It isn’t easy choosing the 50 Best Nintendo Switch Games.

It seems only yesterday that the Nintendo Switch was released. The excitement of opening up a new box and unwrapping a new console complete with a new adventure in the Legend of Zelda saga is now a memory that celebrates its first birthday. The Nintendo Switch has conveyed a multitude of emotions in its first year, from the adrenaline of Arms to the easy-going nature of Super Mario Odyssey, from the expanse of Hyrule to the closed confines of Mario + Rabbids, there hasn’t been a reason not to take your Nintendo Switch on every journey with you.

To celebrate the Nintendo Switch’s first birthday, the Goomba Stomp staff have chosen 50 of our favorite games we’ve played so far on the Switch. Let’s hope for another 50 joyous moments for the year ahead!

Best Nintendo Switch Games (Top 50)


50. NBA Playgrounds
49. Dragonquest Builders
48. Goner
47. Dandara
46. Fe
45. Tumbleseed
44. Overcooked
43. Earth Atlantis
42. World of Goo
41. Crypt of the Necrodancer
40. Blaster Master Zero
39. Wonderboy
38. Severed
37. Nine Parchments
36. Axiom Verge
35. Layers of Fear
34. Super Meat Boy
33. The Binding of Isaac
32. Doom
31. Bayonetta

Best Nintendo Switch Games (Top 30)


30. Furi
Genre: Action Shoot em’ Up 

Released by the French indie studio The Game Bakers, the fast-paced action game Furi, is a combination of Hack and Slash swordplay, twin-stick shooting, and non-stop action. It’s also a game consisting entirely of boss fights of escalating difficulty. There are no levels to explore, no disposable cannon fodder, and no puzzles to solve. It’s essentially a series of extremely difficult boss fights strung together by extremely stylish animated cutscenes.

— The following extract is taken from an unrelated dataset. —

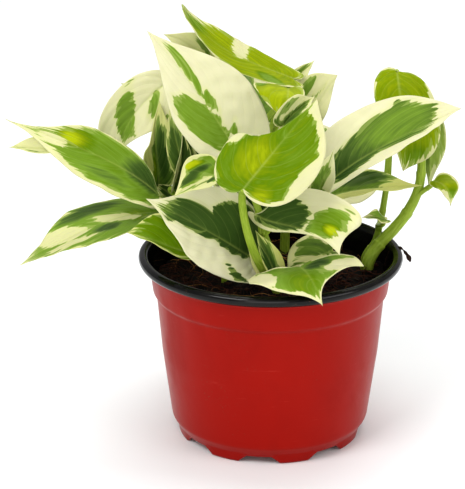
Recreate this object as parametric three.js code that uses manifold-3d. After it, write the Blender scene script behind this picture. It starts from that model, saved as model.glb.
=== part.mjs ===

To note that Furi is not for everyone is to belabor the obvious. Not that any game will please everyone but truth be told, Furi is one of those games that a small percentage of gamers will appreciate. On the surface, Furi may seem like it’s all about style but dig deeper and you’ll appreciate the level of craftsmanship that went into making this indie gem – that is, if you have the patience and skill to progress far enough.

Furi is a difficult game to enjoy because it’s so damn difficult. To enjoy Furi is to master your attack, a process that will involve having to start over and over again, and in turn, causing immense frustration. Regardless, Furi is the product of a studio to watch out for and may prove to be one of the more rewarding and rage-inducing gaming experiences in many a year. (Ricky D)


29. Wulverblade
Genre: Action Sidescroller 

The side-scrolling brawler seemed lost in time, just a memory of the 90s. Games like Streets of Rage and Double Dragon are timeless classics for those that grew up in that era, not forgetting one of the best games on the Sega Megadrive, Golden Axe, that Wulverblade is so inspired by. Wulverblade is unashamedly trapped in the vortex of the arcade era, motivated by the nostalgic memories of many childhoods, creating a beautifully animated, modernized side-scroller for the 21st century.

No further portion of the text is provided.